Mickelson and Stenson were tied with five holes remaining. Stenson made birdie on four of the final holes, including a 50-foot birdie putt from off the green at the 15th hole. He got up-and-down from thick rough to birdie the par-5 16th hole and Mickelson’s 30-foot eagle putt barely missed the hole. Stenson holed a 20-footer at the final hole to match Miller for the best final round by a major winner.
Mickelson has had a resurgent season after switching to swing coach Andrew Getson in the offseason, but he’s still looking for his first win after a handful of close calls. Mickelson now has three runners-up and a third-place finish this season. Mickelson was seeking his first victory since the 2013 Open Championship at Muirfield.
Royal Troon is located just 25 miles north of Turnberry, where another one of golf’s famed final-round showdowns took place. The “Duel in the Sun,” the 1977 face-off between Tom Watson and Jack Nicklaus, was on everyone’s mind as they witnessed Stenson and Mickelson go toe-to-toe. Even Mickelson found himself thinking about it on the course.
Mickelson finished 11 shots ahead of third-place finisher J.B. Holmes. That is the most strokes between the top two golfers and third place in a major since 1958, the year the PGA Championship switched to stroke play. The previous high? Ten strokes, at that 1977 Open Championship. Hubert Green finished 10 shots behind Jack Nicklaus, who lost to Tom Watson by one shot.
“I know that I wanted to be more of Tom in that case than Jack, but unfortunately I understand how it feels,” Mickelson said. “It’s bittersweet.”
Rory McIlroy’s chance to win The Open ended halfway through this week, after he played in the toughest conditions to hit Royal Troon.
McIlroy was 2 under par after 36 holes; he was 10 shots behind leader Mickelson, but also had the best score among the players who teed off Friday afternoon, when the course was hit by high winds and rain. As is often the case at The Open Championship, the luck of the draw had an impact on the final outcome.
McIlroy finished fifth at 4-under 280 (69-71-73-67). He tied with Tyrrell Hatton and Sergio Garcia. McIlroy started the week at No. 36 in the FedExCup with five top-10 finishes in 12 starts.

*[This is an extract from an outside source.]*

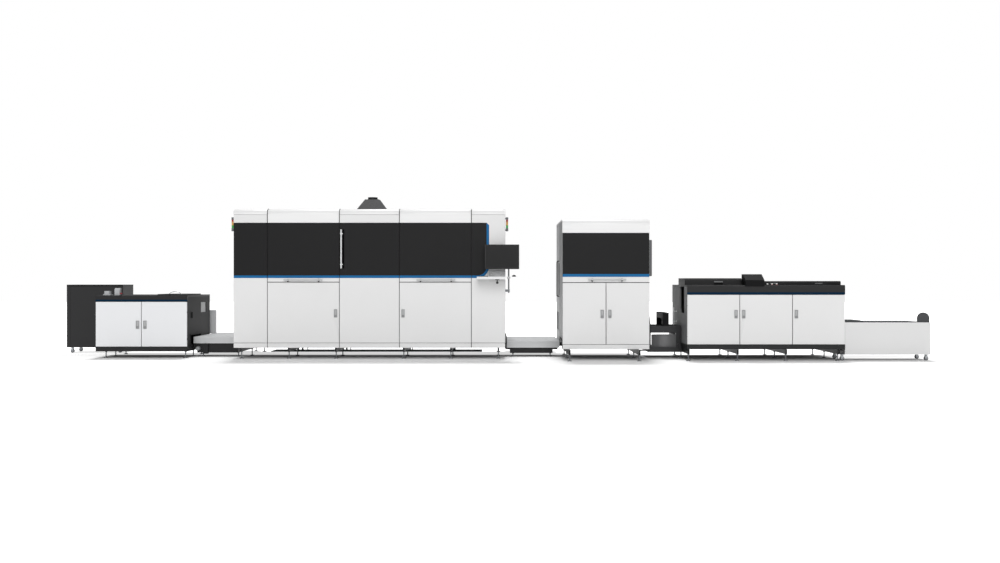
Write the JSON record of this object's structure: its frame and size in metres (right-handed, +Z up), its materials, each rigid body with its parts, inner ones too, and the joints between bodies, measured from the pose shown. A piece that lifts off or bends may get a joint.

“After the second day, I was never going to win this golf tournament,” McIlroy said. “The goal (was) to finish as high up as I could this week. I was going out there with the goal of trying to get world ranking points, trying to get Race to Dubai points, FedExCup points. … I sort of forgot about the Claret Jug and just tried to focus on finishing as high as I can.”
McIlroy, who won the Irish Open in late May, will arrive at the PGA Championship seeking his first major since the 2014 PGA. He also won The Open Championship in 2014; this was his first Open Championship since that win after he missed the 2015 tournament at St. Andrews because of an ankle injury.
McIlroy isn’t the only big name who left Royal Troon on a high note. Jordan Spieth shot 68 on Sunday to finish 30th at 2-over 286 (71-75-72-68). This was Spieth’s first under-par round in a major since the first round of the Masters.
Spieth, who’s won twice this season, started the week at No. 4 in the FedExCup. He also was in the tougher half of The Open’s draw. “(I) gained some momentum today, saw a couple putts go in from outside 6 feet,” Spieth said. “(I) made probably three or four of them today from that range.”
Steve Stricker almost didn’t play in The Open Championship because its final round conflicted with his wedding anniversary. He did, and now he earned a return trip to the Masters with his fourth-place finish.
Stricker shot 5-under 279 (67-75-68-69) to finish alone in fourth; the top four finishers in The Open Championship are invited to the following year’s Masters. Stricker, the 2017 Presidents Cup captain, will be 50 at next year’s Masters. This week’s finish also earned him a trip to next year’s Open Championship.
“If you would have told me heading into the week I’d have a legitimate chance to finish in the top five, I don’t know if I would have believed you,” Stricker said.
Stricker made 17 pars in Friday’s tough conditions. He also had a quadruple-bogey at the par-4 15th, though.
He earned his spot at Royal Troon via the Open Qualifying Series after finishing second at the FedEx St. Jude Classic in June.
J.B. Holmes had missed the cut in five of his previous seven appearances at The Open Championship. This year’s trip to Scotland didn’t get off to the best start, either. His clubs got lost on the trip across the Atlantic and he shot a first-round 80 at the Scottish Open before missing the cut.
Holmes left Royal Troon Golf Club with the best Open Championship finish of his career. He shot 6-under 278 (70-70-69-69) to finish third.
“Thankfully, I think I used all my bad luck up last week,” Holmes said.
This was his second top-five in a major this season. He finished fourth at the Masters. Those were the first two major top-10s of his career.